The Board must conduct itself judicially and must maintain decorum in the hearings before it. In this instance, Mr. Williams is being overly sensitive to what he perceives to be a slight towards himself by Mr. Young. In our view, Mr. Young is not guilty of any impropriety. Furthermore, if there has been any breach of decorum, it has been by Mr. Williams as evidenced by his general attitude and demeanour and by his refusal to comply with the Board's rulings and directions. Indeed, his conduct borders on contempt of this Board and its processes. It certainly precludes the Board from proceeding further.
Accordingly, the Board unanimously ruled and advised Mr. Williams that it would not proceed further with the hearing into his complaint until such time as he complied with the Board's direction that he deliver up to us the document in issue. The Board further advised Mr. Williams, that if he failed to comply with the Board's direction within a reasonable time the Board would have to consider how to dispose of the matter.
As Mr. Williams made some further assertions of this panel's lack of jurisdiction and other derogatory comments, the Board adjourned the proceeding.
In the result, the Board reiterates its order that the complainant deliver up to the Board, the original of the document purporting to be his application for employment with the respondent and which is presently in his possession or power.
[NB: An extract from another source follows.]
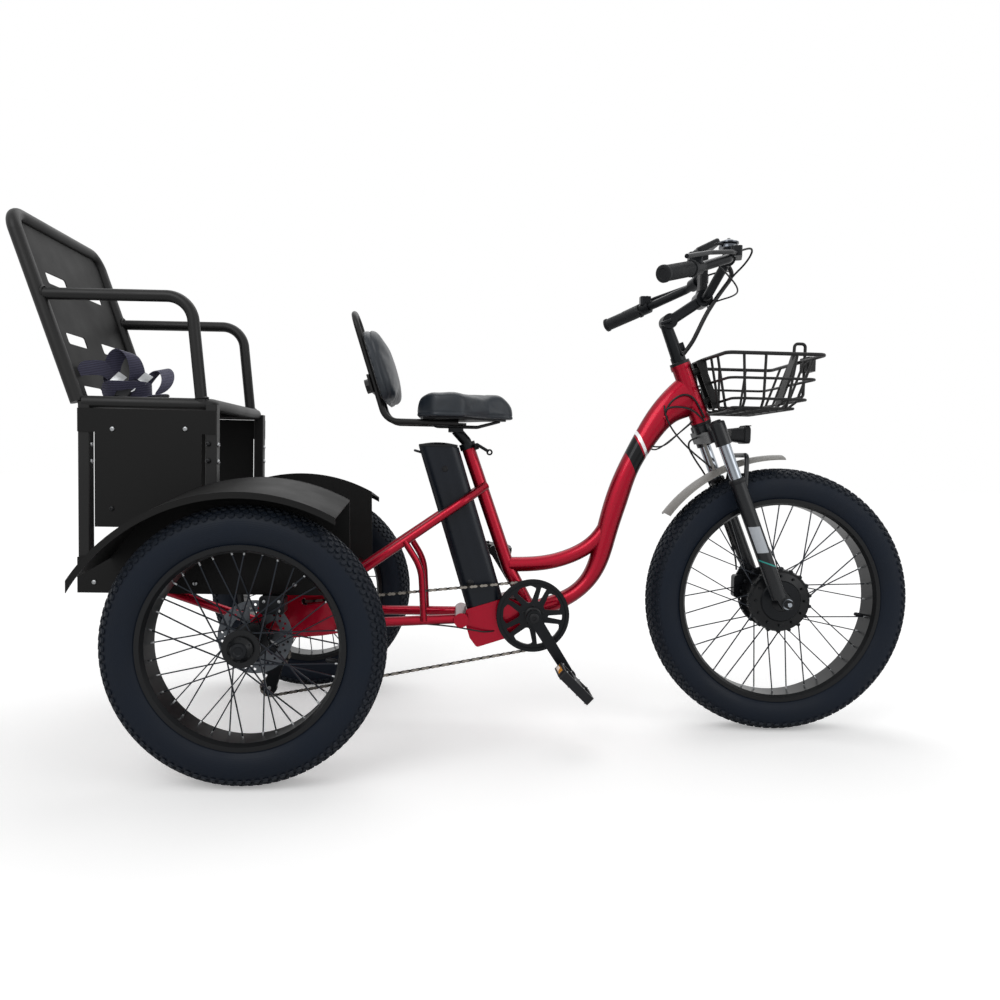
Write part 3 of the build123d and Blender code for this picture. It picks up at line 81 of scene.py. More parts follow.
frontHub = ahead(trike["wheelbase"], 0, trike["frontRadius"])
rightHub = ahead(0, -trike["halfTrack"], trike["rearRadius"])
leftHub = ahead(0, trike["halfTrack"], trike["rearRadius"])
crankHub = ahead(trike["bottomBracket"][0], 0, trike["bottomBracket"][1])
frontRim, rearRim = trike["frontFlange"] - trike["rimDepth"], trike["rearFlange"] - trike["rimDepth"]
packLean = radians(trike["packLean"])
print("layout ready")


# small tools for modelling
def deselectAll():
    if bpy.context.object and bpy.context.object.mode != "OBJECT":
        bpy.ops.object.mode_set(mode="OBJECT")
    bpy.ops.object.select_all(action="DESELECT")


def pick(*objs):
    deselectAll()
    for obj in objs:
        obj.select_set(True)
    bpy.context.view_layer.objects.active = objs[-1]
    return objs[-1]


def bakePlace(obj):
    pick(obj)
    bpy.ops.object.transform_apply(location=True, rotation=True, scale=True)
    return obj


def modify(obj, kind, **settings):
    pick(obj)
    modifier = obj.modifiers.new(kind.lower(), kind)
    for key, value in settings.items():
        setattr(modifier, key, value)
    bpy.ops.object.modifier_apply(modifier=modifier.name)
    return obj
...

If he does so, by delivering the document to the Board's offices at 400 University Avenue (4th floor), Toronto, by 12:00 o'clock noon on Friday, October 31, 1986, the matter will be relisted for hearing in accordance with the Board's normal procedures. In view of the complainant's conduct and his refusal to recognize the authority of this Board, if Mr. Williams fails to comply with the Board's order, the Board will exercise its authority, under section 89(4) of the Act, to not inquire into the matter further and this complaint will be dismissed.
The decision of Board Member E. G. Theobald will follow.